Expressing your values in your kiss

And now comes the high-point, the climax of the ceremony. 

The celebrant declares that you are married, turns to your groom, and says, You may kiss your (beautiful) bride. And he does. Of course, the subtext to that is never spoken. Whether she wants you to or not. A powerful message of power and ownership, has been sent, unchanged from the days when brides were traded for strategic advantage.

Rewind: Your celebrant declares that you are married and invites you both to seal your vows and celebrate your marriage with your first kiss as a married couple. You move towards one another to do so, sending a message about your equal relationship.

Expressing your values in the recessional

Wedding Ceremony Personal
The wedding ceremony recessional.  Image: Nak Photography

You’ve kissed, signed, and now you’re ready to make your way back up the aisle. Off you go at a brisk pace, followed by your bridesmaids and groomsmen. The guests follow, leaving your parents to exit last. It is quite a while before they can get close enough to congratulate you.
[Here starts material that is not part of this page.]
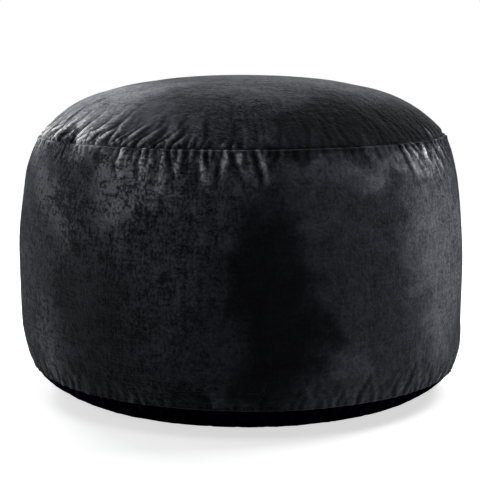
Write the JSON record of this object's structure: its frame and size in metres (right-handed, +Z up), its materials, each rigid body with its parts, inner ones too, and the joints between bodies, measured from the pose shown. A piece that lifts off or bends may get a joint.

Rewind: You’ve kissed, signed, and start to make your way back up the aisle. You move first to greet your parents. Hugs, kisses, thank yous. You invite them to walk out immediately behind you. Your mother escorted by his father. Your father escorted by his mother. Bridesmaids and groomsmen behind them. You start down the aisle. You amble. You hug, kiss, high-five guests along the way. You pause in the middle of the aisle to share another kiss. The photographs capture you surrounded by happy guests with your parents visible behind you.

The Payoff

Once you are aware of the possibility, it is easy to identify where the messages your ceremony may send could be at odds with the reality of your relationship and your intentions for your marriage. They jump out at you. Making sure they are positive will make a world of difference.